We were greeted by a forcible wind that drove the snow sideways, the ice flakes settling on our eyelashes and making it difficult to see. Oh boy, this is going to be fun, I thought sarcastically. Upon opening the door, which took some effort with the opposing gusts, Cricket was out in a flash! She bounded into the white powder with as much exuberance as a young puppy with a new squeaky toy. The light and fluffy snow was up to her shoulders and she flew around the snow-covered field at top speeds, bounding into the air like a bunny. It made me so happy to see her have so much joy! You have got to watch this crazy dog in action:
So that fun lasted about 10 minutes, before our frozen fingers and toes ached so badly that we had to retreat to the warm indoors. I de-thawed and made these yummy and healthy Peanut Butter Cup Brownies and Peanut Butter and Bacon Biscuits for Cricket. Everybody had their snow fix and their peanut butter fix for the day!
And the SECRET ingredient that makes these brownies extra moist and fudge is…..butternut squash! No joke- it makes an amazing base, and you’ll never guess it’s hiding in these awesome brownies.
And if you like these Peanut Butter Cup Brownies you will also LOVE my BEST Peanut Butter and Chocolate Chip Cookies too!!
These Peanut Butter Cup Brownies are so fudgey, rich, and decadent thanks to a secret ingredient, and they are actually good for you- no guilt here! As always they are grain-free, gluten free and paleo (sub almond butter for peanut butter) and they only have 6 simple ingredients and NO FLOUR!

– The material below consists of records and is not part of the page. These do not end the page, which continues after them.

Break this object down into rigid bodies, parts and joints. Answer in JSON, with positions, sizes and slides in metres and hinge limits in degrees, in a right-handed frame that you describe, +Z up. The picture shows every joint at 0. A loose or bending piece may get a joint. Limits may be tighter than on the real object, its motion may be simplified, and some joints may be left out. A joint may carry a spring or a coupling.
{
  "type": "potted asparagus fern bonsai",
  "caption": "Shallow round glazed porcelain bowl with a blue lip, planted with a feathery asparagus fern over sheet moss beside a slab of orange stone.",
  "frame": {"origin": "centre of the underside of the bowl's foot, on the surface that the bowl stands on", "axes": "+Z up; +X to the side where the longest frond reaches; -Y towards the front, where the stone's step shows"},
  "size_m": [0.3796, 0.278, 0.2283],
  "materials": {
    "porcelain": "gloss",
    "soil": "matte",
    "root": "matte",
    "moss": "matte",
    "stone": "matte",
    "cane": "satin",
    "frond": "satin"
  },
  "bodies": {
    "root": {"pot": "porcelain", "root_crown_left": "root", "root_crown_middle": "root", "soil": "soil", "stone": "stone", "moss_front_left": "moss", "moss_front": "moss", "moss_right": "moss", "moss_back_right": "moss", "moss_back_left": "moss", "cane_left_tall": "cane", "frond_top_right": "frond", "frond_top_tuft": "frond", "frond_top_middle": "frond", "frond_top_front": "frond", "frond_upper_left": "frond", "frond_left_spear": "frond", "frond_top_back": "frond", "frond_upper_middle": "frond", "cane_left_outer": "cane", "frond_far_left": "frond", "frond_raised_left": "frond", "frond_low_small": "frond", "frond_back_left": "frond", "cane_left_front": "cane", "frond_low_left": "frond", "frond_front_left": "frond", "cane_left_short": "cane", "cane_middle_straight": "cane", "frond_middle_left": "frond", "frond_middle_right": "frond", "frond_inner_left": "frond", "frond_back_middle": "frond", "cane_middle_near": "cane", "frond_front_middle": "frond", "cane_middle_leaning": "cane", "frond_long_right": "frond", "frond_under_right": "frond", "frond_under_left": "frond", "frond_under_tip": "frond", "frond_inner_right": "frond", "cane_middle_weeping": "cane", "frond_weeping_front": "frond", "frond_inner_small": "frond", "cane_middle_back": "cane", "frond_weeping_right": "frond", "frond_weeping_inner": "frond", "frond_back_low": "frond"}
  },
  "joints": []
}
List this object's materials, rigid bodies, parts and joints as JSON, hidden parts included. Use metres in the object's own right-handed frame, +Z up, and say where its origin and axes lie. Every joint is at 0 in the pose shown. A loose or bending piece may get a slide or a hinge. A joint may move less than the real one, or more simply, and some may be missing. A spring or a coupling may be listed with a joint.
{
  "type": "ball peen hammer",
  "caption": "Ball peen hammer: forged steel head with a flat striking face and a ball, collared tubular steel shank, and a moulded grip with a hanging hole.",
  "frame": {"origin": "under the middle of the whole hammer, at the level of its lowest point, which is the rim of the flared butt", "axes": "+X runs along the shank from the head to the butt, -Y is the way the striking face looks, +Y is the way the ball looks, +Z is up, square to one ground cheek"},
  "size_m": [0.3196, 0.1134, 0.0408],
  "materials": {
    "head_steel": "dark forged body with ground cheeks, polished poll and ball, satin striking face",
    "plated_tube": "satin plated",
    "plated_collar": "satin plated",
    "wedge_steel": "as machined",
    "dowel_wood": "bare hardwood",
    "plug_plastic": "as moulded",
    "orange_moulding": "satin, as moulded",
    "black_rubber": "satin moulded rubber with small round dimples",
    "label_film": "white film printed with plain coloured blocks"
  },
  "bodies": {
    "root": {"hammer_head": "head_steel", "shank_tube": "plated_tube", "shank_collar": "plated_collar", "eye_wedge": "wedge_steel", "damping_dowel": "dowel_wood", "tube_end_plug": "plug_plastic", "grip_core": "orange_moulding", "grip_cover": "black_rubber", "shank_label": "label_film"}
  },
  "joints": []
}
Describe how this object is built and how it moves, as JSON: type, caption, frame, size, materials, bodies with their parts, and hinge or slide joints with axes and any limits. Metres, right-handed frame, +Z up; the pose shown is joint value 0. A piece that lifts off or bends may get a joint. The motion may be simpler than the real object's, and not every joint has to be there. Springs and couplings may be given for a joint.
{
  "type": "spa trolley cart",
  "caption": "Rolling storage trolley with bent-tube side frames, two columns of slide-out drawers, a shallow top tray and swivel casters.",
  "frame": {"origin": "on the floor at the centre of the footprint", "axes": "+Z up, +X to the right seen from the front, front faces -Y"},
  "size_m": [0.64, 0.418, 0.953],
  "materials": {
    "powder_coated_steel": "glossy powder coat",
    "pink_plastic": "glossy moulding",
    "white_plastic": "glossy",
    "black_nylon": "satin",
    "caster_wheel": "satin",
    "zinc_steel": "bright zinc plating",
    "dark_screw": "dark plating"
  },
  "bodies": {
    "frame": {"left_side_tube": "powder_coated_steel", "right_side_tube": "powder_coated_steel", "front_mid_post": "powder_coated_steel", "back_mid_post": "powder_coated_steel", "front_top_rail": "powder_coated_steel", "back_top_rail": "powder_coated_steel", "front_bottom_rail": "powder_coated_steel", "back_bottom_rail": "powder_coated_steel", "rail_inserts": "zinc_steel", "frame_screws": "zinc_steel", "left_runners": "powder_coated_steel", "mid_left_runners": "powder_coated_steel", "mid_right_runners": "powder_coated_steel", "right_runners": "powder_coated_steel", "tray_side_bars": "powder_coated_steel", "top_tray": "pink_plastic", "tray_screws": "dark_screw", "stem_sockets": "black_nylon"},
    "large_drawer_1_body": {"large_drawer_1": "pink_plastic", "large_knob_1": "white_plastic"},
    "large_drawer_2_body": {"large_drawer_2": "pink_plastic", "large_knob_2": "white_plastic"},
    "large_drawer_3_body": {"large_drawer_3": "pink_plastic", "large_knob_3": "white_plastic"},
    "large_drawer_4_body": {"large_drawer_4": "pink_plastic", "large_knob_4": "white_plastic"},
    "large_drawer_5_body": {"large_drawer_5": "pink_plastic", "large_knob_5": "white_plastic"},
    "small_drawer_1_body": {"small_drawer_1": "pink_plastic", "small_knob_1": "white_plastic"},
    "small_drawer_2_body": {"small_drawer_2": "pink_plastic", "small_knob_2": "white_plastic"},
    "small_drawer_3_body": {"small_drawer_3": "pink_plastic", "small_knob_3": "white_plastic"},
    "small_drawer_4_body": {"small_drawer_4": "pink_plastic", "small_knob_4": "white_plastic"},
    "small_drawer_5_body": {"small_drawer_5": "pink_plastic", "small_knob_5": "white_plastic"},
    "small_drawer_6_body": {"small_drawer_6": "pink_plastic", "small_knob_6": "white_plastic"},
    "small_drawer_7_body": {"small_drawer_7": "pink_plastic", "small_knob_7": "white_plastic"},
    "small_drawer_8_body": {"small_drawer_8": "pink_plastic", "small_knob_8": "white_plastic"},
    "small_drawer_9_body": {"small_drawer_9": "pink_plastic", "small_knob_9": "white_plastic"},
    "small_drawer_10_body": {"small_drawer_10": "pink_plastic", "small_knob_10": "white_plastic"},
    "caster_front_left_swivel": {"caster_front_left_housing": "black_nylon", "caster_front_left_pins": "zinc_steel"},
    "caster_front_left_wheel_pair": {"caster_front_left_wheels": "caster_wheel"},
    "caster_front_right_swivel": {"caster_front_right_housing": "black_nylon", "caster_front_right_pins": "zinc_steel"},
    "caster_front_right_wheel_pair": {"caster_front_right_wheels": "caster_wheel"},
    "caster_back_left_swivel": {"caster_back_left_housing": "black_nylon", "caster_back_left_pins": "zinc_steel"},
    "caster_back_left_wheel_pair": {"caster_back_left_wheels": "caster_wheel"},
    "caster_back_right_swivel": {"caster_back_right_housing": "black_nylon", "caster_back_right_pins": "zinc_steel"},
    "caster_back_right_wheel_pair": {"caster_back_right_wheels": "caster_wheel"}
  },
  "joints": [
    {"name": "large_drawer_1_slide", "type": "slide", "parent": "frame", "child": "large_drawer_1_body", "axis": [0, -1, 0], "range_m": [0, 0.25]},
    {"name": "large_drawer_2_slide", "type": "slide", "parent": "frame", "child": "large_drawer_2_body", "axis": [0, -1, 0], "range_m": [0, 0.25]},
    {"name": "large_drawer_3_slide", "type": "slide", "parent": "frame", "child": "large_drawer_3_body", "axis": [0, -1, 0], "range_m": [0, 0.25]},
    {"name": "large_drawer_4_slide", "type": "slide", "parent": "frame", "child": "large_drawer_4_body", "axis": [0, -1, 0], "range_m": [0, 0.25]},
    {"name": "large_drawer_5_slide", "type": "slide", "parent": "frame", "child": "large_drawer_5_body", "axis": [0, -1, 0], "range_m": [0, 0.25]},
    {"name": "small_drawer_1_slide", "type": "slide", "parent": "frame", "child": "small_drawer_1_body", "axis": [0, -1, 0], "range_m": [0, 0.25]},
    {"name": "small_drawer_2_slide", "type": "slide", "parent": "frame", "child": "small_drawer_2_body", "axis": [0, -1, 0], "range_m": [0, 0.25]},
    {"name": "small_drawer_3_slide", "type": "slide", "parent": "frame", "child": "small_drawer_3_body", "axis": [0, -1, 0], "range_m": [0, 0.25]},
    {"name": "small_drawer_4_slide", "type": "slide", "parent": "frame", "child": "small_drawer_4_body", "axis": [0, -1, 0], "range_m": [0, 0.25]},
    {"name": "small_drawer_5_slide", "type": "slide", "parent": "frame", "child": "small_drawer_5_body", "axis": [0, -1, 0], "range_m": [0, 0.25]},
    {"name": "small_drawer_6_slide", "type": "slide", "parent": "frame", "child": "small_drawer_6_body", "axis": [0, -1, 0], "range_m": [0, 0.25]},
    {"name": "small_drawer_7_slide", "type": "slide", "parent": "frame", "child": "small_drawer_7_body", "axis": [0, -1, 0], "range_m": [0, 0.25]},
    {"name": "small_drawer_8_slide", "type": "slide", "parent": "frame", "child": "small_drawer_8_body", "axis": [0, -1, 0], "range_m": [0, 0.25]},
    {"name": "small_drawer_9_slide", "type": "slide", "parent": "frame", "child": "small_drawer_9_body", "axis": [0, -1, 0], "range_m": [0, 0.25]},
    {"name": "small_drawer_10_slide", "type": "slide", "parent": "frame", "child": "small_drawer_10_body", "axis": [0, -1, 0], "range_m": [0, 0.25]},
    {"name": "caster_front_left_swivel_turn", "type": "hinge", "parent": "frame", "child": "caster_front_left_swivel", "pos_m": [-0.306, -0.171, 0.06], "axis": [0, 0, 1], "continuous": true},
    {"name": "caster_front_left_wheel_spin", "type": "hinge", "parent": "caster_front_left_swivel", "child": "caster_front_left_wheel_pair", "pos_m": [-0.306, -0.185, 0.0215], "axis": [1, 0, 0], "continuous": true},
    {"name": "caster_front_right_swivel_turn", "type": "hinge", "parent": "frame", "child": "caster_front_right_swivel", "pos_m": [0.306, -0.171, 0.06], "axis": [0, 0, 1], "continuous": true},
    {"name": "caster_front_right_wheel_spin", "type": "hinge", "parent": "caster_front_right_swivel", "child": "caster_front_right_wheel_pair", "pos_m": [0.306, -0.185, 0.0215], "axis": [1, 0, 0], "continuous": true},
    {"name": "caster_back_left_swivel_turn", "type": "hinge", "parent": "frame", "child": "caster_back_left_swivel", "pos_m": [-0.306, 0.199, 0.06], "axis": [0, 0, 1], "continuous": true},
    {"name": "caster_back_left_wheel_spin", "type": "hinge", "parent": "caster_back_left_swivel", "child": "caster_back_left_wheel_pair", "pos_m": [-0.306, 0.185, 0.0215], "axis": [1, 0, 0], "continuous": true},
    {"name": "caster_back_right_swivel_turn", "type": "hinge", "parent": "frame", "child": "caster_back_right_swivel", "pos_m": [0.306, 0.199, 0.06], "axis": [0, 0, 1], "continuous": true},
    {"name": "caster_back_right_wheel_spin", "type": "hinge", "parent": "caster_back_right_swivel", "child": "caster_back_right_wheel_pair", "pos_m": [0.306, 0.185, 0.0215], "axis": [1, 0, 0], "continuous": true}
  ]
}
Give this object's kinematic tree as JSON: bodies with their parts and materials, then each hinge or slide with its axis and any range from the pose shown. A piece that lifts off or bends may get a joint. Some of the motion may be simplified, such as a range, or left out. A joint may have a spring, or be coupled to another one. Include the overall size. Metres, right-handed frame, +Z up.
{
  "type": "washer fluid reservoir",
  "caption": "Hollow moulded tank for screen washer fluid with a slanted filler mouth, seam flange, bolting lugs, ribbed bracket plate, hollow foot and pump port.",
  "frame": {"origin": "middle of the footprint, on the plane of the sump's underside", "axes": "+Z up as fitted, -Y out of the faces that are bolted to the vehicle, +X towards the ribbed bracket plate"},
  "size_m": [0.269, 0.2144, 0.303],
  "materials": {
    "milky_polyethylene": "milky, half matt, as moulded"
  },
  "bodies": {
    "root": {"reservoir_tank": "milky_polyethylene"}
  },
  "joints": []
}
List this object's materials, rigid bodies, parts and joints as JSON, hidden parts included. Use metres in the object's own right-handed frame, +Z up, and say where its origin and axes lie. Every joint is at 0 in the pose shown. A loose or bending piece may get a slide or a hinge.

- ¾ cup of pureed butternut squash or apple sauce
- ½ cup natural peanut butter, melted (or almond butter)
- 1/3 cup coconut sugar
- 1/3 cup cocoa
- ½ teaspoon baking soda
- optional: 2 tablespoons coconut flour
- for more cake-like brownies.
- PEANUT BUTTER CREAM:
- ½ cup natural peanut butter (or almond butter)
- 1 tablespoon coconut oil
- (Optional )CHOCOLATE GANACHE:
- ½ cup chocolate chips (Enjoy Life brand)
- 1 tablespoon full fat coconut milk (or you can use coconut oil but it will be less creamy and more of a chocolate “shell” coating)
- Preheat oven to 325 degrees F.
- Place pureed butternut squash in the bowl along with the peanut butter, coconut sugar, cocoa and baking soda, mix well.
- Grease a 8”x8” pan with coconut oil and spread the brownie batter evenly in the pan.
- Bake for 25 minutes at 325 degrees F, or until knife inserted in the middle comes out clean.
- Remove when done and chill in the fridge.
- Meanwhile melt the ½ cup of peanut butter with the coconut oil in a small saucepan; once melted and smooth, pour on top of the chilled brownie, and spread with spatula.
- Place it back into the fridge.
- Next melt the chocolate chips and coconut milk in a sauce pan until smooth and then pour on top of the chilled peanut butter layer and spread.
- Chill in the fridge for at least 15 minutes, then cut and serve!